Mutaib bin Abdullah is reported to have some characteristics that make him one of the leading second generation princes, such as his low-profile political status and conservative personal approach and commitment to his father’s doctrine, in addition to his strong tribal bonds. However, he is also characterized as both an ambitious and respectable individual. After the death of Crown Prince Nayef on 16 June 2012, Prince Mutaib was regarded as one of the possible contenders for the crown.

==Views==
Saudi university students organized demonstrations at King Khalid University in March 2012, complaining about negative conditions. Prince Mutaib considered these demonstrations as a threat against the security of the Kingdom.

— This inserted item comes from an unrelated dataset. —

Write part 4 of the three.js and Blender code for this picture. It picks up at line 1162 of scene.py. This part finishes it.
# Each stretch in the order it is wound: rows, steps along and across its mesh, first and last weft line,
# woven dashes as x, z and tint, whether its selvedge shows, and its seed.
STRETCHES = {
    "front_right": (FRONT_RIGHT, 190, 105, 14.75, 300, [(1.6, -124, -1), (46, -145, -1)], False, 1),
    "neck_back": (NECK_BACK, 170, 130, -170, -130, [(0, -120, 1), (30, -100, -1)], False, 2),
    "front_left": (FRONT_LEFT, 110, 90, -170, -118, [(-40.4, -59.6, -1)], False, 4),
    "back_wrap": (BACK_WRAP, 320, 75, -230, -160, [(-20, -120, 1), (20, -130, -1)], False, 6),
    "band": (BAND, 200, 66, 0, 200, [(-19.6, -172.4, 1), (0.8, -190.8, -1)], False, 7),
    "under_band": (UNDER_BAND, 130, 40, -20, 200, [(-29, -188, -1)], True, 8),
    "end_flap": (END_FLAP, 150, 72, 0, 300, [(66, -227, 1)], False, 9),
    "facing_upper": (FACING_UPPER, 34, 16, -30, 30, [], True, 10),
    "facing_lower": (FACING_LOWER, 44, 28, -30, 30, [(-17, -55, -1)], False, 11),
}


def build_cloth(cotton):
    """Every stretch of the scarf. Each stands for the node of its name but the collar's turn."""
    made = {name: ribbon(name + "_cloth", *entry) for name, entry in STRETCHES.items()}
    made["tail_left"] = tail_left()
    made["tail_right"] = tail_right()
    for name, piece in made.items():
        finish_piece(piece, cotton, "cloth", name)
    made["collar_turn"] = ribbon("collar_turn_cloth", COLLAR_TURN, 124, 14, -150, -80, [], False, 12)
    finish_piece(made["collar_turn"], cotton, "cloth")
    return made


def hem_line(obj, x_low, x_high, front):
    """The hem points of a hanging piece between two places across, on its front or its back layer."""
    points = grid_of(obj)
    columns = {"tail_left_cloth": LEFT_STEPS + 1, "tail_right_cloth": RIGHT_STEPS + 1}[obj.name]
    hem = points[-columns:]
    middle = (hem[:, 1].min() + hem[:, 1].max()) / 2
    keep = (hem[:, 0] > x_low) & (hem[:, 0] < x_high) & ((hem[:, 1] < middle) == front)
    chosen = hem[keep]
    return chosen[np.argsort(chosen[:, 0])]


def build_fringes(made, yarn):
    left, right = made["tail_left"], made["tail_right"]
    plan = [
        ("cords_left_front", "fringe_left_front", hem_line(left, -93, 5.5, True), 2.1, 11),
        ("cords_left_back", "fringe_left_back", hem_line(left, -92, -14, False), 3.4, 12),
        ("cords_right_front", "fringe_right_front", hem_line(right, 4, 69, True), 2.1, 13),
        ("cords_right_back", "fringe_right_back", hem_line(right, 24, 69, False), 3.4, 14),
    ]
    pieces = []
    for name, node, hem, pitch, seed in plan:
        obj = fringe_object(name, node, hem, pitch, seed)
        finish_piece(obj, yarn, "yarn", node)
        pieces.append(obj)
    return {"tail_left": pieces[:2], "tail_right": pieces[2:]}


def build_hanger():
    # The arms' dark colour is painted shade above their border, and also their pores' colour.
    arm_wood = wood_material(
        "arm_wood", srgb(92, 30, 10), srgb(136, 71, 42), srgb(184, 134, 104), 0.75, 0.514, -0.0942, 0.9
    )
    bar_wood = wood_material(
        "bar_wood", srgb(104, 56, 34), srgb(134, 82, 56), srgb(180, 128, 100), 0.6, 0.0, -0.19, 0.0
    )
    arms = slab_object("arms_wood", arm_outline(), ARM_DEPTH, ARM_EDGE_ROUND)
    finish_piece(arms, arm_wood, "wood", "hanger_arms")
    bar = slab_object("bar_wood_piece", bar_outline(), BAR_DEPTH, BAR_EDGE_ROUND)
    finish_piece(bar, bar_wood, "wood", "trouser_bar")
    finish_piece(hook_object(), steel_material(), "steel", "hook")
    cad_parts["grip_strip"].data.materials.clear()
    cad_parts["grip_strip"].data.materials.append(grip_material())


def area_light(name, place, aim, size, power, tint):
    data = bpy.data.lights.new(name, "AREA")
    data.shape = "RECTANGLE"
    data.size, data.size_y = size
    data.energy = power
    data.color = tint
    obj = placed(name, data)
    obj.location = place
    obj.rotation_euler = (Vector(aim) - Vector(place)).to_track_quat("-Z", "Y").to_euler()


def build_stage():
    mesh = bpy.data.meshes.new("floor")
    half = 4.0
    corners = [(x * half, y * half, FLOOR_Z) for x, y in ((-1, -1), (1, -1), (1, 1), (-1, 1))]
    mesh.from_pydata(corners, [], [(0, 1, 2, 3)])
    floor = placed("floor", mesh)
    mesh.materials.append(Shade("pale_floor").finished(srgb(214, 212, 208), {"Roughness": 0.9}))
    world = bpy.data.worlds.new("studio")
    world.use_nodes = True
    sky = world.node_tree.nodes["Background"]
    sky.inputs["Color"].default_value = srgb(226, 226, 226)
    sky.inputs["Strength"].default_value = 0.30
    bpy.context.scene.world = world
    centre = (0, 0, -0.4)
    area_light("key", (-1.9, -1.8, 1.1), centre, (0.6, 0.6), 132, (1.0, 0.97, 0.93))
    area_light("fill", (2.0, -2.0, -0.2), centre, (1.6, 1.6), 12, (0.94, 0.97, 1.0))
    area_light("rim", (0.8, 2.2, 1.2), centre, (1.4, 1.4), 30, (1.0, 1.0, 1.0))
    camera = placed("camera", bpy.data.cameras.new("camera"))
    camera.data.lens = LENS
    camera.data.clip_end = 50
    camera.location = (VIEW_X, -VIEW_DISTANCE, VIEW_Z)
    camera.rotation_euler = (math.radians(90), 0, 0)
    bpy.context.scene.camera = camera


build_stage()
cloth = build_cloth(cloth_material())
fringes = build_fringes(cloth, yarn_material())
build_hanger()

He told that reducing problems and meeting the students' demands were not more urgent than security and stability of the country. He further argued that as a result of recent events in the Arab countries, they should be alert to maintain the stability and security of Saudi Arabia.

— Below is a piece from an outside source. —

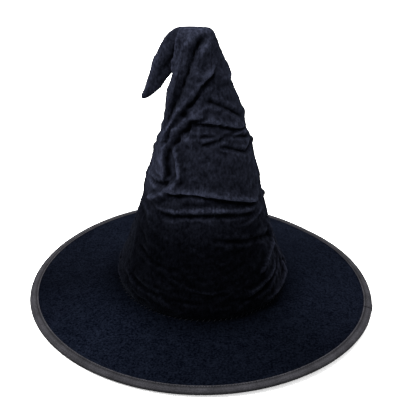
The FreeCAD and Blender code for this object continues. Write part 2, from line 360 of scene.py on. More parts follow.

In Spring 2013 Prince Mutaib stated "religion (should) not enter into politics" which led a serious concern among religious leaders. Just two days after this statement of Prince Mutaib the clergy met with King Abdullah to express their concern. In addition, Sheikh Abd al-Aziz al-Tarifi responded Prince Mutaib's statement in a tweet: “whoever says there is no relationship between religion and politics worships two gods, one in the heavens and one on earth.”

==Personal life==
Mutaib bin Abdullah is married to Jawahir bint Abdullah, who is a daughter of his father's uncle Abdullah bin Abdul Rahman. They have six children, three daughters and three sons: Seba, Nouf, Abdullah, Zeina, Saad and Khalid. He is also married to a daughter of Saleh Fustuq whose sister was the former wife of King Abdullah.

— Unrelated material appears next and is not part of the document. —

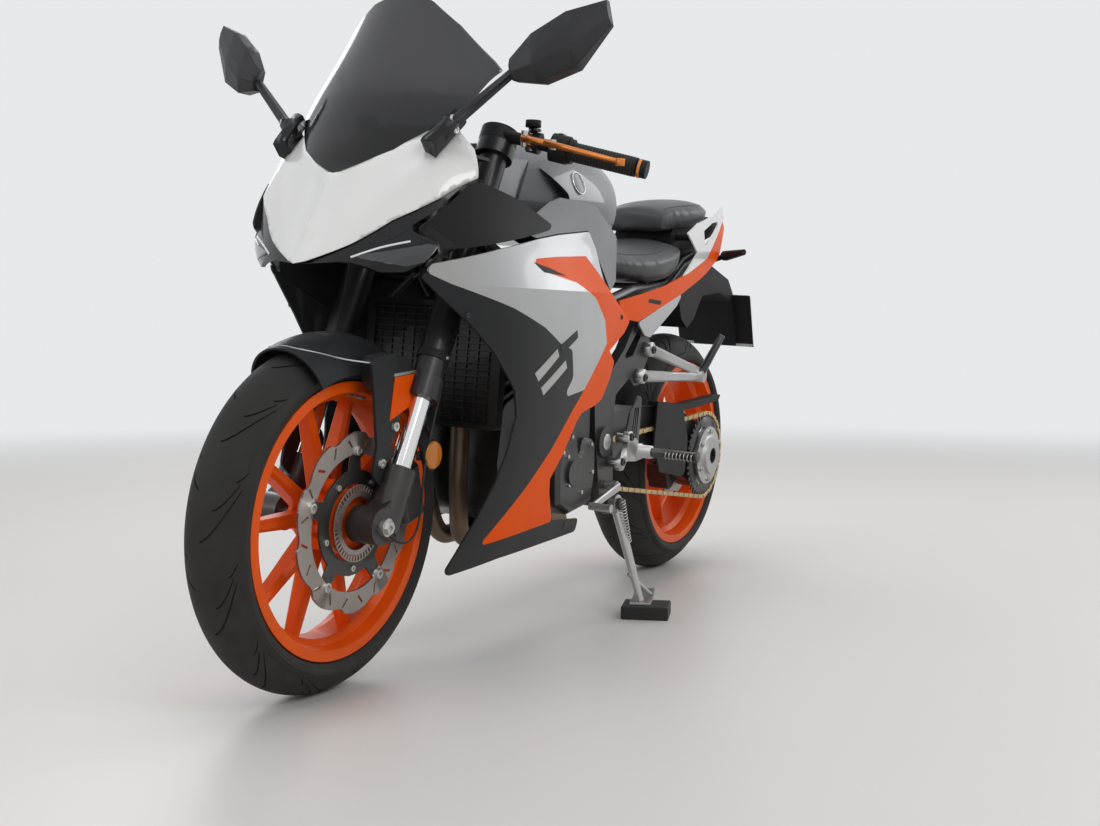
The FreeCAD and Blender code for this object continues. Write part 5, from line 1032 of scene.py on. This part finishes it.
def makeCushion(name, node, start, pressure, cap):
    bm = bmesh.new()
    bm.from_mesh(nodes[node].data)
    bmesh.ops.remove_doubles(bm, verts=bm.verts, dist=bike["weld"])
    bm.normal_update()
    for vert in bm.verts:
        vert.co += vert.normal * start * 0.001
    piece = bpy.data.objects.new(name, meshFrom(name, bm))
    scene.collection.objects.link(piece)
    remesh = piece.modifiers.new("remesh", 'REMESH')
    remesh.mode = 'VOXEL'
    remesh.voxel_size = cushionMake["voxel"]
    freezeShape(piece, 180)
    before = [vert.co.copy() for vert in piece.data.vertices]
    cloth = piece.modifiers.new("cloth", 'CLOTH')
    cloth.settings.use_pressure = True
    cloth.settings.uniform_pressure_force = pressure
    cloth.settings.effector_weights.gravity = 0.0
    cloth.settings.quality = cushionMake["quality"]
    cloth.point_cache.frame_start = 1
    cloth.point_cache.frame_end = cushionMake["frames"]
    for frameNumber in range(1, cushionMake["frames"] + 1):
        scene.frame_set(frameNumber)
    freezeShape(piece, 180)
    scene.frame_set(1)
    moved = 0.0
    for vert, place in zip(piece.data.vertices, before):
        step = vert.co - place
        if step.length > cap * 0.001:
            vert.co = place + step.normalized() * cap * 0.001
        moved = max(moved, (vert.co - place).length)
    smooth = bmesh.new()
    smooth.from_mesh(piece.data)
    for _ in range(cushionMake["smoothPasses"]):
        bmesh.ops.smooth_vert(smooth, verts=smooth.verts, factor=cushionMake["smoothFactor"], use_axis_x=True,
                              use_axis_y=True, use_axis_z=True)
    smooth.to_mesh(piece.data)
    smooth.free()
    finish = piece.modifiers.new("smooth", 'SUBSURF')
    finish.levels = finish.render_levels = 1
    freezeShape(piece, 180)
    piece.data.materials.clear()
    piece.data.materials.append(materials["seatVinyl"])
    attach(piece, "root")
    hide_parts(node)
    print(name, len(piece.data.polygons), "faces, moved up to %.1f mm" % (moved * 1000))
    return BVHTree.FromPolygons([toBike @ vert.co for vert in piece.data.vertices],
                                [tuple(face.vertices) for face in piece.data.polygons])


def seamPath(tree, ends, share, count, side):  # along the shoulder, found by rays from above at a share of the width
    places = []
    for k in range(count + 1):
        x = ends[0] + (ends[1] - ends[0]) * k / count
        for step in range(*cushionMake["edgeSearch"]):
            if tree.ray_cast(Vector((x, side * step, cushionMake["above"])), -upright)[0]:
                hit = tree.ray_cast(Vector((x, side * step * share, cushionMake["above"])), -upright)[0]
                if hit:
                    places.append(hit - upright * cushionMake["seamSink"])
                break
    return places


for name, settings in cushions.items():
    tree = makeCushion(name, **settings)
    for side, word in ((1, "Left"), (-1, "Right")):
        places = seamPath(tree, side=side, **seatSeams[name])
        if len(places) > 3:
            hose(name + "Seam" + word, places, cushionMake["seamRadius"], "root", "gripRubber")

# Body trims: outlines seen from the side, laid on both sides as thin film
trims = {
    "bars": (((383, 541), (368, 526), (300, 570), (310, 584)), ((300, 590), (288, 574), (226, 604), (232, 618)),
             ((356, 514), (344, 500), (262, 548), (272, 562))),
    "paintedShadeBar": 1, "slot": ((396, 736), (330, 727), (277, 717), (363, 720)),
    "ventSlot": ((-200, 684), (-196, 676), (-270, 672), (-277, 681)), "away": 205.0,
}


def film(label, surfaces, points, look):
    for side, word in ((1, "Left"), (-1, "Right")):
        patch(label + word, onSide(surfaces, side), [(x, side * trims["away"], z) for x, z in points], (0, -side, 0),
              look)


# One bar, on the silver panel, is charcoal film: painted shade where only a faint shade falls, not a graphic
for number, bar in enumerate(trims["bars"]):
    look, slotName = ("charcoalPaint", "charcoal") if number == trims["paintedShadeBar"] else ("castSilver", "silver_paint")
    film("slantBar%d" % number, ("fairing_left_upper", "fairing_left_lower"), bar, look)
film("trimSlot", ("orange_trims", "fairing_left_upper"), trims["slot"], "mattBlack")
film("tailVent", ("orange_trims", "tail_lower", "tail_cowl"), trims["ventSlot"], "mattBlack")

bodyScrews = (  # surfaces, places, head radius and height
    (("orange_trims", "fairing_left_lower", "fairing_left_upper", "frame_plates"),
     ((-25, 205, 643), (236, 205, 300), (150, 205, 235), (560, 205, 640)), 5.5, 2.2),
    (("pillion_brackets",), ((-231, 190, 573), (-195, 190, 513)), 9.0, 5.0),
    (("rider_brackets",), ((-107, 200, 391), (-69, 200, 341)), 8.5, 5.0),
)
bodyBolts = bmesh.new()
for settings in bodyScrews:
    sideBolts(bodyBolts, *settings)
newPiece("bodyBolts", bodyBolts, "root", "blackMetal")

tank = {"emblem": (112, 110, 895), "disc": ((-2, 0.4), (-2, 21), (1.2, 21), (1.8, 19), (1.8, 0.4)),
        "ring": ((-2, 21), (-2, 23.2), (2.0, 23.2), (2.6, 22.3), (2.0, 21)), "lid": (120, 988), "lidBolts": 8,
        "lidReach": 44.0, "boltSize": (3.6, 1.6, 14, 0.5)}


def tankFittings():
    disc, ring, bolts = bmesh.new(), bmesh.new(), bmesh.new()
    x, y, z = tank["emblem"]
    for side in (1, -1):
        landed = landOn(("fuel_tank",), (x, side * y, z), (0, -side, -0.15))
        if landed:
            for bm, profile in ((disc, tank["disc"]), (ring, tank["ring"])):
                addTurned(bm, profile, landed[0], 48, landed[1], landed[1].orthogonal())
    newPiece("tankDisc", disc, "root", "pianoBlack")
    newPiece("tankDiscRing", ring, "root", "chrome")
    x, z = tank["lid"]
    for k in range(tank["lidBolts"]):
        turn = 2 * math.pi * (k + 0.5) / tank["lidBolts"]
        place = (x + tank["lidReach"] * math.cos(turn), tank["lidReach"] * math.sin(turn), z)
        boltOn(bolts, ("fuel_lid",), place, -upright, *tank["boltSize"])
    newPiece("lidBolts", bolts, "fuel_lid", "brushedSteel")


tankFittings()
print("body fitted")

# Tail: ribs of the light, the plate's face and its bolts; then the silencer and the foot brackets
tail = {"ribs": 7, "ribsWide": 108.0, "ribSize": (2.4, 3.0, 22), "lamp": (-830, 884), "foot": (-1054.8, 569.4),
        "head": (-1002.4, 709.2), "plateHalf": 110.0, "plateThick": 2.2, "corner": 7.0, "boltUp": 118.0,
        "boltOut": 60.0, "boltSize": (5.0, 2.5), "ribSink": 0.4, "baseBolt": (-940, 720), "plateFacing": -0.3}
silencer = {"facing": -0.7, "ends": (-632.0, -318.0)}
brackets = {"riderUp": 402.0, "riderOut": 240.0, "pillionBehind": -484.0, "pillionUp": 520.0}


def tailFittings():
    lamp, sheet, bolts = bmesh.new(), bmesh.new(), bmesh.new()
    for k in range(tail["ribs"]):
        y = tail["ribsWide"] * (k / (tail["ribs"] - 1) - 0.5)
        landed = landOn(("tail_light",), (tail["lamp"][0], y, tail["lamp"][1]), (1, 0, 0))
        if landed:
            addBlock(lamp, landed[0] - Vector((tail["ribSink"], 0, 0)), tail["ribSize"], None, 0.6, 1)
    newPiece("tailRibs", lamp, "root", "redLens")
    foot, head = (Vector((x, 0, z)) for x, z in (tail["foot"], tail["head"]))
    tall, up, right = (head - foot).length, (head - foot).normalized(), -sideways
    behind, half, thick = right.cross(up), tail["plateHalf"], tail["plateThick"]
    addPlate(sheet, ((-half, 0), (half, 0), (half, tall), (-half, tall)), thick, foot - behind * thick, right, up)
    short = [edge for edge in sheet.edges if abs(edge.calc_length() - thick) < 0.01]
    bmesh.ops.bevel(sheet, geom=short, offset=tail["corner"], segments=4, profile=0.5, affect='EDGES', material=-1)
    newPiece("plateFace", sheet, "root", "whitePlate")
    for side in (1, -1):
        out = side * tail["boltOut"]
        addBolt(bolts, foot + up * tail["boltUp"] + right * out, behind, *tail["boltSize"])
        x, z = tail["baseBolt"]
        boltOn(bolts, ("tail_base", "number_plate"), (x, out, z), (-1, 0, -0.2), *tail["boltSize"], 12)
    newPiece("plateBolts", bolts, "root", "brushedSteel")


tailFittings()
dressNode("number_plate", "plateDressed", "root", ("whitePlate", "mattBlack"),
          lambda p, n: 1 if n.x > tail["plateFacing"] else 0)
dressNode("silencer", "silencerDressed", "root", ("brushedSteel", "blackMetal"),
          lambda p, n: 1 if n.x < silencer["facing"] or not silencer["ends"][0] <= p.x <= silencer["ends"][1] else 0)
dressNode("rider_brackets", "riderBrackets", "root", ("castSilver", "charcoalMetal"),
          lambda p, n: 1 if p.z > brackets["riderUp"] or abs(p.y) > brackets["riderOut"] else 0)
dressNode("pillion_brackets", "pillionBrackets", "root", ("castSilver", "charcoalMetal"),
          lambda p, n: 1 if p.x < brackets["pillionBehind"] and p.z > brackets["pillionUp"] else 0)

# Engine covers' bolts, caps over the arm's pivot, rings on the foot pegs and the stand's spring
engine = {"covers": ((83, 200, 347, 58), (166, 200, 420, 44)), "boltTurns": (20, 80, 140, 200, 260, 320),
          "boltSize": (5.0, 4.0, 6, 0), "cap": (-38, 185, 383), "pegRings": 8, "peg": (-156, 252, 354), "pegStep": 8.4,
          "ring": (1.3, 28, 6), "ringLift": 0.2, "pegReach": 120,
          "capShape": ((-1, 0.4), (-1, 17), (2, 17), (3, 15), (3, 0.4))}


coilSteps = 12


def coil(name, start, end, radius, wire, turns, body, slotName, look):
    start, end = Vector(start), Vector(end)
    axis = (end - start).normalized()
    across = axis.orthogonal().normalized()
    other, count = axis.cross(across), int(turns * coilSteps)
    places = []
    for k in range(count + 1):
        turn = 2 * math.pi * k / coilSteps
        places.append(start.lerp(end, k / count) + (across * math.cos(turn) + other * math.sin(turn)) * radius)
    hose(name, places, wire, body, look, 2)


def engineFittings():
    bolts, caps, rings = bmesh.new(), bmesh.new(), bmesh.new()
    for x, y, z, reach in engine["covers"]:
        places = [onRing(Vector((x, y, z)), reach, math.radians(turn)) for turn in engine["boltTurns"]]
        sideBolts(bolts, ("engine_covers",), places, *engine["boltSize"])
    for side in (1, -1):
        x, y, z = engine["cap"]
        landed = landOn(("frame_plates",), (x, side * y, z), (0, -side, 0))
        if landed:
            profile = [(a * side if a > 0 else a, r) for a, r in engine["capShape"]]
            addTurned(caps, profile, landed[0], 40)
        x, y, z = engine["peg"]
        for k in range(engine["pegRings"]):
            spot = x, side * (y + engine["pegStep"] * k), z
            landed = landOn(("rider_brackets",), spot, -upright, engine["pegReach"])
            if landed:
                place = landed[0]
                addTorus(rings, (place.x, place.y, z), (0, side, 0), place.z - z + engine["ringLift"], *engine["ring"])
    newPiece("coverBolts", bolts, "root", "brushedSteel")
    newPiece("pivotCaps", caps, "root", "brushedSteel")
    newPiece("pegRings", rings, "root", "castSilver")


engineFittings()
standSpring = dict(start=(-66, 196, 262), end=(-92, 205, 168), radius=6.0, wire=1.3, turns=15)
coil("standSpring", body="side_stand", slotName="steel", look="brushedSteel", **standSpring)
print("rear fitted")

liner = {"panels": ("fairing_left_upper", "fairing_right_upper", "orange_trims"), "facing": -0.3, "gap": 0.6,
         "thickness": 0.4}


def panelLiners():  # painted panels are raw black on their insides
    bm = nodeShape(*liner["panels"])
    outside = [face for face in bm.faces
               if face.normal.y * math.copysign(1.0, face.calc_center_median().y) > liner["facing"]]
    bmesh.ops.delete(bm, geom=outside, context='FACES')
    for vert in bm.verts:
        vert.co.y -= math.copysign(liner["gap"], vert.co.y)
    bmesh.ops.solidify(bm, geom=bm.faces[:], thickness=liner["thickness"])
    newPiece("panelLiners", bm, "root", "mattBlack", 20)


panelLiners()
print("panel insides done")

His son Abdullah participated in various horse showjumping events. More significantly, Prince Abdullah bin Mutaib had two Olympic appearances, one in 2012 London Olympics. One of Prince Mutaib's sons is married to Nouf bint Abdullah bin Mohammed bin Saud, a daughter of his aunt, Seeta bint Abdulaziz. The daughter of Prince Mutaib, Nouf, is married to Faisal bin Fahd bin Abdullah bin Mohammad bin Abdul Rahman Al Saud.